To do: Write the material out again exactly.

Data block:
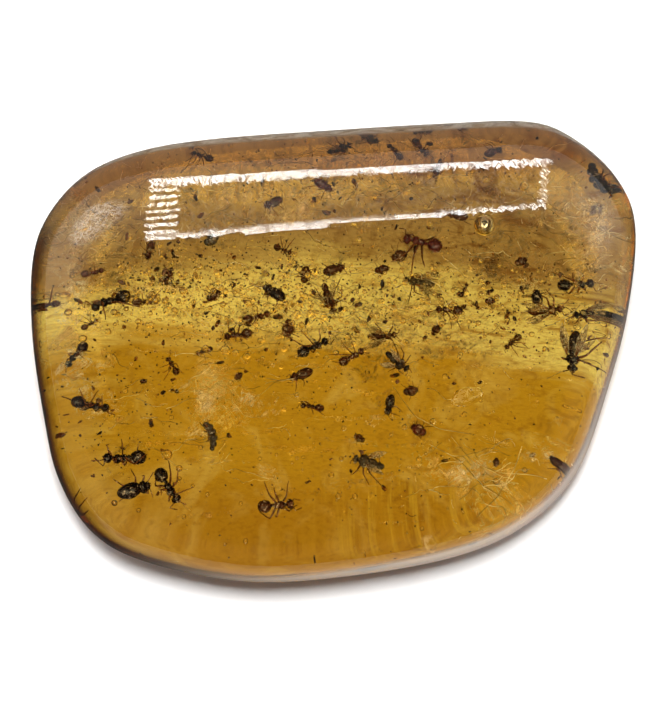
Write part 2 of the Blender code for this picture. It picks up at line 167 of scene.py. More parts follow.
# Body segments of an insect of unit length, head towards +X: (x, z, half length, half width,
# half height, bands across it). On the left side, a jaw is at (x, y, z), antennae are (root, elbow,
# tip), legs are (hip, knee, foot), and wings are (root, tip, half width).
ANATOMY = {
    "ant": {
        "segments": [
            (0.420, -0.015, 0.113, 0.129, 0.112, 1), (0.270, 0.005, 0.065, 0.050, 0.048, 1),
            (0.170, 0.022, 0.103, 0.106, 0.112, 2), (0.020, 0.008, 0.113, 0.081, 0.090, 2),
            (-0.115, -0.005, 0.037, 0.042, 0.064, 1), (-0.165, 0.005, 0.043, 0.036, 0.036, 1),
            (-0.350, 0.012, 0.211, 0.171, 0.165, 4),
        ],
        "jaws": (0.50, 0.048, -0.05),
        "antennae": [((0.48, 0.05, 0.02), (0.56, 0.17, 0.14), (0.72, 0.12, 0.02))],
        "legs": [
            ((0.20, 0.06, -0.03), (0.34, 0.27, 0.04), (0.44, 0.41, -0.20)),
            ((0.10, 0.06, -0.03), (0.08, 0.33, 0.04), (0.10, 0.51, -0.22)),
            ((0.00, 0.06, -0.03), (-0.16, 0.32, 0.04), (-0.32, 0.46, -0.22)),
        ],
        "wings": [],
    },
    "small_ant": {
        "segments": [
            (0.425, -0.015, 0.119, 0.129, 0.118, 1), (0.290, 0.005, 0.054, 0.045, 0.045, 1),
            (0.180, 0.020, 0.103, 0.104, 0.109, 2), (0.030, 0.008, 0.108, 0.078, 0.084, 2),
            (-0.095, 0.000, 0.037, 0.042, 0.059, 1), (-0.140, 0.005, 0.043, 0.036, 0.036, 1),
            (-0.325, 0.012, 0.216, 0.165, 0.162, 4),
        ],
        "jaws": (0.51, 0.048, -0.05),
        "antennae": [((0.48, 0.05, 0.02), (0.58, 0.18, 0.10), (0.68, 0.24, 0.03))],
        "legs": [
            ((0.20, 0.06, -0.03), (0.31, 0.24, 0.05), (0.40, 0.41, -0.15)),
            ((0.11, 0.06, -0.03), (0.08, 0.29, 0.05), (0.04, 0.49, -0.18)),
            ((0.02, 0.06, -0.03), (-0.14, 0.27, 0.05), (-0.28, 0.44, -0.18)),
        ],
        "wings": [],
    },
    "gnat": {
        "segments": [
            (0.440, -0.015, 0.086, 0.129, 0.119, 1), (0.340, 0.010, 0.054, 0.056, 0.056, 1),
            (0.170, 0.045, 0.184, 0.189, 0.196, 2), (-0.130, 0.010, 0.173, 0.140, 0.133, 3),
            (-0.350, -0.015, 0.173, 0.105, 0.098, 4),
        ],
        "jaws": (0.51, 0.017, -0.08),
        "antennae": [((0.50, 0.04, 0.03), (0.57, 0.11, 0.08), (0.64, 0.15, 0.06))],
        "legs": [
            ((0.24, 0.10, -0.06), (0.34, 0.29, 0.02), (0.42, 0.41, -0.22)),
            ((0.14, 0.11, -0.07), (0.10, 0.34, 0.02), (0.00, 0.49, -0.25)),
            ((0.04, 0.10, -0.06), (-0.14, 0.29, 0.02), (-0.28, 0.41, -0.25)),
        ],
        "wings": [((0.12, 0.11, 0.16), (-0.48, 0.41, 0.24), 0.120)],
    },
    "alate": {
        "segments": [
            (0.430, -0.010, 0.084, 0.106, 0.095, 1), (0.345, 0.005, 0.043, 0.056, 0.053, 1),
            (0.210, 0.025, 0.135, 0.129, 0.134, 3), (0.030, 0.010, 0.097, 0.098, 0.098, 2),
            (-0.220, 0.000, 0.292, 0.126, 0.123, 6),
        ],
        "jaws": (0.50, 0.036, -0.04),
        "antennae": [((0.48, 0.04, 0.02), (0.55, 0.12, 0.07), (0.66, 0.23, 0.04))],
        "legs": [
            ((0.26, 0.07, -0.04), (0.33, 0.22, 0.03), (0.38, 0.34, -0.18)),
            ((0.16, 0.07, -0.04), (0.12, 0.26, 0.03), (0.02, 0.37, -0.20)),
            ((0.06, 0.06, -0.04), (-0.08, 0.24, 0.03), (-0.20, 0.34, -0.20)),
        ],
        "wings": [
            ((0.17, 0.09, 0.10), (-0.66, 0.34, 0.19), 0.115),
            ((0.08, 0.07, 0.09), (-0.42, 0.41, 0.10), 0.085),
        ],
    },
    "beetle": {
        "segments": [
            (0.450, -0.020, 0.081, 0.119, 0.098, 1), (0.300, 0.005, 0.140, 0.182, 0.161, 1),
            (-0.130, 0.015, 0.400, 0.210, 0.179, 1), (-0.130, -0.020, 0.378, 0.179, 0.147, 6),
        ],
        "jaws": (0.52, 0.036, -0.05),
        "antennae": [((0.47, 0.06, 0.00), (0.54, 0.18, 0.05), (0.62, 0.29, 0.03))],
        "legs": [
            ((0.30, 0.11, -0.06), (0.38, 0.24, -0.02), (0.44, 0.33, -0.18)),
            ((0.08, 0.12, -0.07), (0.10, 0.27, -0.03), (0.08, 0.37, -0.20)),
            ((-0.12, 0.12, -0.07), (-0.20, 0.26, -0.03), (-0.28, 0.34, -0.20)),
        ],
        "wings": [],
    },
    "grub": {
        "segments": [
            (0.440, -0.085, 0.076, 0.109, 0.101, 1), (0.310, -0.015, 0.119, 0.137, 0.137, 2),
            (0.120, 0.040, 0.140, 0.143, 0.140, 3), (-0.090, 0.040, 0.140, 0.134, 0.133, 3),
            (-0.280, 0.000, 0.130, 0.112, 0.112, 3), (-0.420, -0.080, 0.097, 0.076, 0.076, 2),
        ],
        "jaws": (0.49, 0.034, -0.13),
        "antennae": [((0.46, 0.05, -0.06), (0.52, 0.15, 0.00), (0.60, 0.24, -0.01))],
        "legs": [
            ((0.30, 0.07, -0.07), (0.34, 0.18, -0.08), (0.36, 0.26, -0.22)),
            ((0.20, 0.07, -0.06), (0.22, 0.20, -0.06), (0.20, 0.29, -0.20)),
            ((0.08, 0.07, -0.05), (0.02, 0.20, -0.05), (-0.10, 0.29, -0.18)),
        ],
        "wings": [],
    },
    "mite": {
        "segments": [
            (0.370, -0.010, 0.151, 0.182, 0.154, 1), (0.050, 0.025, 0.356, 0.329, 0.280, 3),
            (-0.300, 0.005, 0.216, 0.231, 0.196, 2),
        ],
        "jaws": (0.50, 0.042, -0.05),
        "antennae": [((0.44, 0.06, 0.02), (0.52, 0.16, 0.06), (0.58, 0.24, 0.04))],
        "legs": [
            ((0.26, 0.15, -0.06), (0.38, 0.32, 0.00), (0.46, 0.46, -0.15)),
            ((0.06, 0.17, -0.08), (0.08, 0.39, 0.00), (0.08, 0.54, -0.18)),
            ((-0.14, 0.17, -0.08), (-0.22, 0.39, 0.00), (-0.30, 0.51, -0.18)),
        ],
        "wings": [],
    },
}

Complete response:
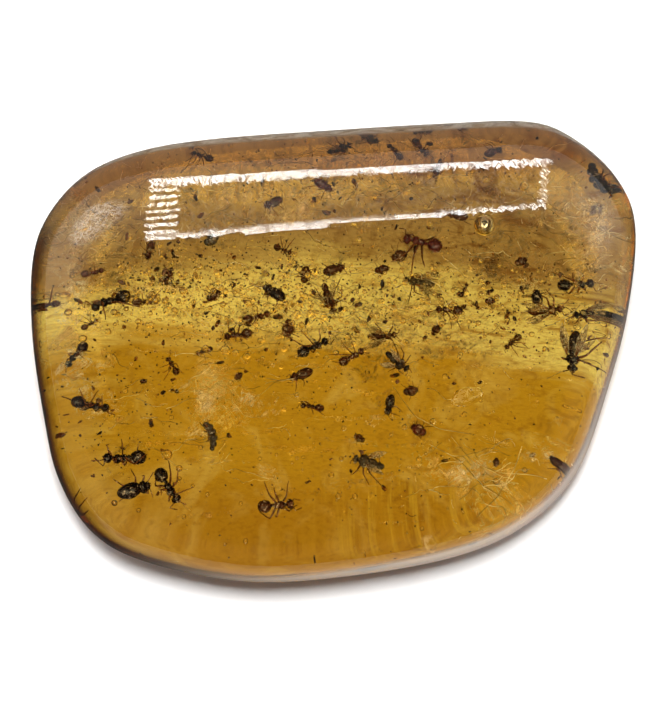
Write part 2 of the Blender code for this picture. It picks up at line 167 of scene.py. More parts follow.
# Body segments of an insect of unit length, head towards +X: (x, z, half length, half width,
# half height, bands across it). On the left side, a jaw is at (x, y, z), antennae are (root, elbow,
# tip), legs are (hip, knee, foot), and wings are (root, tip, half width).
ANATOMY = {
    "ant": {
        "segments": [
            (0.420, -0.015, 0.113, 0.129, 0.112, 1), (0.270, 0.005, 0.065, 0.050, 0.048, 1),
            (0.170, 0.022, 0.103, 0.106, 0.112, 2), (0.020, 0.008, 0.113, 0.081, 0.090, 2),
            (-0.115, -0.005, 0.037, 0.042, 0.064, 1), (-0.165, 0.005, 0.043, 0.036, 0.036, 1),
            (-0.350, 0.012, 0.211, 0.171, 0.165, 4),
        ],
        "jaws": (0.50, 0.048, -0.05),
        "antennae": [((0.48, 0.05, 0.02), (0.56, 0.17, 0.14), (0.72, 0.12, 0.02))],
        "legs": [
            ((0.20, 0.06, -0.03), (0.34, 0.27, 0.04), (0.44, 0.41, -0.20)),
            ((0.10, 0.06, -0.03), (0.08, 0.33, 0.04), (0.10, 0.51, -0.22)),
            ((0.00, 0.06, -0.03), (-0.16, 0.32, 0.04), (-0.32, 0.46, -0.22)),
        ],
        "wings": [],
    },
    "small_ant": {
        "segments": [
            (0.425, -0.015, 0.119, 0.129, 0.118, 1), (0.290, 0.005, 0.054, 0.045, 0.045, 1),
            (0.180, 0.020, 0.103, 0.104, 0.109, 2), (0.030, 0.008, 0.108, 0.078, 0.084, 2),
            (-0.095, 0.000, 0.037, 0.042, 0.059, 1), (-0.140, 0.005, 0.043, 0.036, 0.036, 1),
            (-0.325, 0.012, 0.216, 0.165, 0.162, 4),
        ],
        "jaws": (0.51, 0.048, -0.05),
        "antennae": [((0.48, 0.05, 0.02), (0.58, 0.18, 0.10), (0.68, 0.24, 0.03))],
        "legs": [
            ((0.20, 0.06, -0.03), (0.31, 0.24, 0.05), (0.40, 0.41, -0.15)),
            ((0.11, 0.06, -0.03), (0.08, 0.29, 0.05), (0.04, 0.49, -0.18)),
            ((0.02, 0.06, -0.03), (-0.14, 0.27, 0.05), (-0.28, 0.44, -0.18)),
        ],
        "wings": [],
    },
    "gnat": {
        "segments": [
            (0.440, -0.015, 0.086, 0.129, 0.119, 1), (0.340, 0.010, 0.054, 0.056, 0.056, 1),
            (0.170, 0.045, 0.184, 0.189, 0.196, 2), (-0.130, 0.010, 0.173, 0.140, 0.133, 3),
            (-0.350, -0.015, 0.173, 0.105, 0.098, 4),
        ],
        "jaws": (0.51, 0.017, -0.08),
        "antennae": [((0.50, 0.04, 0.03), (0.57, 0.11, 0.08), (0.64, 0.15, 0.06))],
        "legs": [
            ((0.24, 0.10, -0.06), (0.34, 0.29, 0.02), (0.42, 0.41, -0.22)),
            ((0.14, 0.11, -0.07), (0.10, 0.34, 0.02), (0.00, 0.49, -0.25)),
            ((0.04, 0.10, -0.06), (-0.14, 0.29, 0.02), (-0.28, 0.41, -0.25)),
        ],
        "wings": [((0.12, 0.11, 0.16), (-0.48, 0.41, 0.24), 0.120)],
    },
    "alate": {
        "segments": [
            (0.430, -0.010, 0.084, 0.106, 0.095, 1), (0.345, 0.005, 0.043, 0.056, 0.053, 1),
            (0.210, 0.025, 0.135, 0.129, 0.134, 3), (0.030, 0.010, 0.097, 0.098, 0.098, 2),
            (-0.220, 0.000, 0.292, 0.126, 0.123, 6),
        ],
        "jaws": (0.50, 0.036, -0.04),
        "antennae": [((0.48, 0.04, 0.02), (0.55, 0.12, 0.07), (0.66, 0.23, 0.04))],
        "legs": [
            ((0.26, 0.07, -0.04), (0.33, 0.22, 0.03), (0.38, 0.34, -0.18)),
            ((0.16, 0.07, -0.04), (0.12, 0.26, 0.03), (0.02, 0.37, -0.20)),
            ((0.06, 0.06, -0.04), (-0.08, 0.24, 0.03), (-0.20, 0.34, -0.20)),
        ],
        "wings": [
            ((0.17, 0.09, 0.10), (-0.66, 0.34, 0.19), 0.115),
            ((0.08, 0.07, 0.09), (-0.42, 0.41, 0.10), 0.085),
        ],
    },
    "beetle": {
        "segments": [
            (0.450, -0.020, 0.081, 0.119, 0.098, 1), (0.300, 0.005, 0.140, 0.182, 0.161, 1),
            (-0.130, 0.015, 0.400, 0.210, 0.179, 1), (-0.130, -0.020, 0.378, 0.179, 0.147, 6),
        ],
        "jaws": (0.52, 0.036, -0.05),
        "antennae": [((0.47, 0.06, 0.00), (0.54, 0.18, 0.05), (0.62, 0.29, 0.03))],
        "legs": [
            ((0.30, 0.11, -0.06), (0.38, 0.24, -0.02), (0.44, 0.33, -0.18)),
            ((0.08, 0.12, -0.07), (0.10, 0.27, -0.03), (0.08, 0.37, -0.20)),
            ((-0.12, 0.12, -0.07), (-0.20, 0.26, -0.03), (-0.28, 0.34, -0.20)),
        ],
        "wings": [],
    },
    "grub": {
        "segments": [
            (0.440, -0.085, 0.076, 0.109, 0.101, 1), (0.310, -0.015, 0.119, 0.137, 0.137, 2),
            (0.120, 0.040, 0.140, 0.143, 0.140, 3), (-0.090, 0.040, 0.140, 0.134, 0.133, 3),
            (-0.280, 0.000, 0.130, 0.112, 0.112, 3), (-0.420, -0.080, 0.097, 0.076, 0.076, 2),
        ],
        "jaws": (0.49, 0.034, -0.13),
        "antennae": [((0.46, 0.05, -0.06), (0.52, 0.15, 0.00), (0.60, 0.24, -0.01))],
        "legs": [
            ((0.30, 0.07, -0.07), (0.34, 0.18, -0.08), (0.36, 0.26, -0.22)),
            ((0.20, 0.07, -0.06), (0.22, 0.20, -0.06), (0.20, 0.29, -0.20)),
            ((0.08, 0.07, -0.05), (0.02, 0.20, -0.05), (-0.10, 0.29, -0.18)),
        ],
        "wings": [],
    },
    "mite": {
        "segments": [
            (0.370, -0.010, 0.151, 0.182, 0.154, 1), (0.050, 0.025, 0.356, 0.329, 0.280, 3),
            (-0.300, 0.005, 0.216, 0.231, 0.196, 2),
        ],
        "jaws": (0.50, 0.042, -0.05),
        "antennae": [((0.44, 0.06, 0.02), (0.52, 0.16, 0.06), (0.58, 0.24, 0.04))],
        "legs": [
            ((0.26, 0.15, -0.06), (0.38, 0.32, 0.00), (0.46, 0.46, -0.15)),
            ((0.06, 0.17, -0.08), (0.08, 0.39, 0.00), (0.08, 0.54, -0.18)),
            ((-0.14, 0.17, -0.08), (-0.22, 0.39, 0.00), (-0.30, 0.51, -0.18)),
        ],
        "wings": [],
    },
}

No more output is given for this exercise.